Gold
prices (XAU/USD) closed the session lower than opening on growing
expectations the U.S. Federal Reserve will reduce the pace of monthly
asset purchases. Market participants think the central bank is setting
the stage for an exit from its bond-buying program. Lately, comments
from the central banks' officials showed that several Federal Open
Market Committee members were highly concerned about the risks of more
quantitative easing. If the Fed stops providing a flood of cash, this
might cause a negative effect on gold prices.
The
4-hour chart suggests that the XAU/USD pair is trying to form a bottom
around the 1430 level but for now we are stuck in a tight trading range
as the market simply has no real catalyst to push prices in either
direction. Although Asian demand for physical gold has been strong in
recent days, it won't last forever and the performance of the major
equity markets is likely to continue to weigh on the precious metal.

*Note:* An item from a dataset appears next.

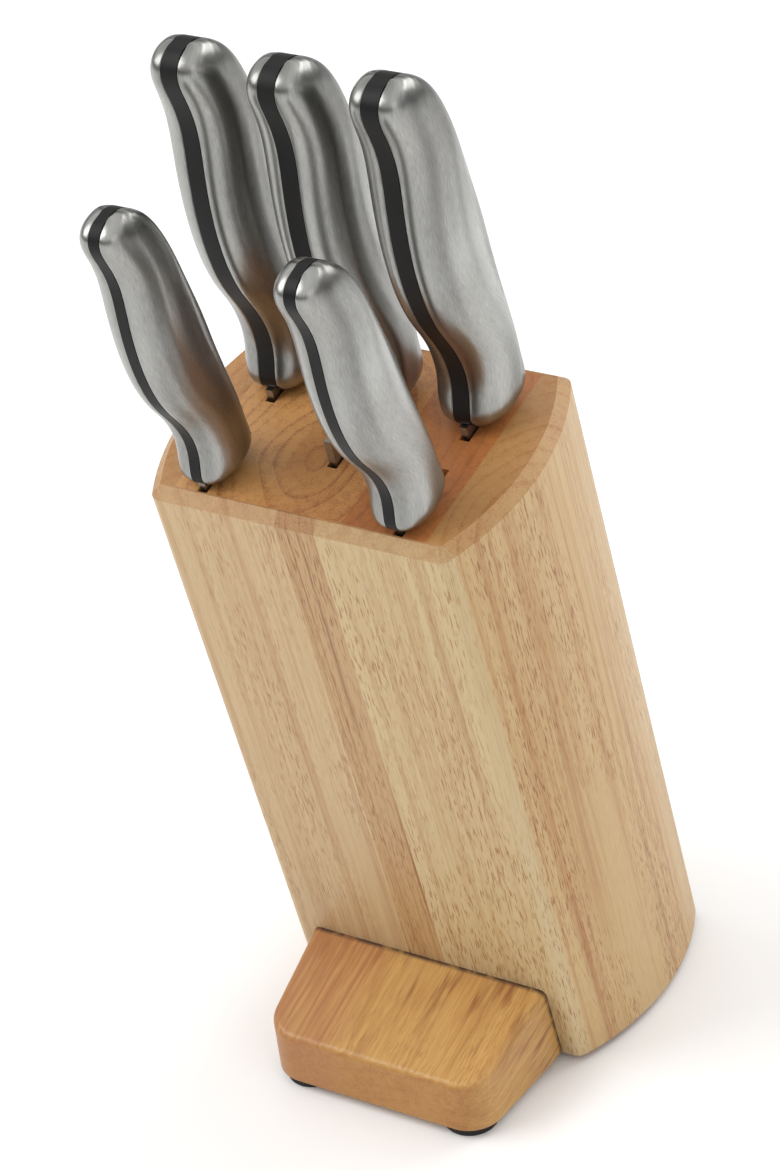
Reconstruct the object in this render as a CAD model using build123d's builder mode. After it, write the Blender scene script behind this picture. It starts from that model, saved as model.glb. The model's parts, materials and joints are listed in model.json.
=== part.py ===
from build123d import *
import os
from math import cos, radians, sin, tan

# Knife block with five knives.
#
# Frame: origin on the surface that the block stands on, under the middle of the whole
# thing's box. +Z is up, the front of the block looks along -Y, +X is to the right seen
# from the front.
# The block leans forward over its foot. Points on it are given as (u, v, w): u is across
# the block (X), v is through its depth towards the back, w is along its leaning axis.
# Each knife has its own pair (s, t): s is from its front edge line towards its spine,
# t is along the knife, upwards from the block's top face.

# --- block -------------------------------------------------------------------------
block_width = 100        # across the flat front and back faces
block_depth = 82
block_length = 238       # along the leaning axis, from the standing surface to the top
block_lean = 11          # degrees forward of upright
side_bow = 10            # how far each bowed side swells out at mid depth
long_edge_round = 4
top_ease = 3.4           # chamfer around the top face
bottom_ease = 1
axis_setback = 37.94     # the leaning axis meets the standing surface this far behind the origin
facing_thickness = 4     # front and back facings
side_board_seat = 43     # half width of the core, where the bowed side boards start
core_joint = 14.5        # glue joints between the three core timbers, each side of centre
front_stave_joints = (-7, 6.5)
back_stave_joints = (-16, 13)

# --- slots: saw kerfs in the core, closed by the facings ----------------------------
slot_pitch = 33.5
kerf = 3.4
slot_end_clearance = 0.8     # in front of or behind a blade in its kerf
tip_clearance = 0.5          # under the point of a blade at rest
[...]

Technically speaking, the bulls have to push prices above 1486 in order
to gain control over the market but before reaching that level there
will be resistance at the 1464 level, which is the top of the Ichimoku
cloud on the 4-hour time frame. Until prices climb above the Ichimoku
cloud and the Tenkan-sen line (nine-period moving average, red line)
crosses above the Kijun-sen line (twenty six-day moving average, green
line), the odds favor the sellers. If the bearish pressure continues and
prices break below the 1430 support level, then it is entirely possible
that we will see the pair retesting 1411 and 1398.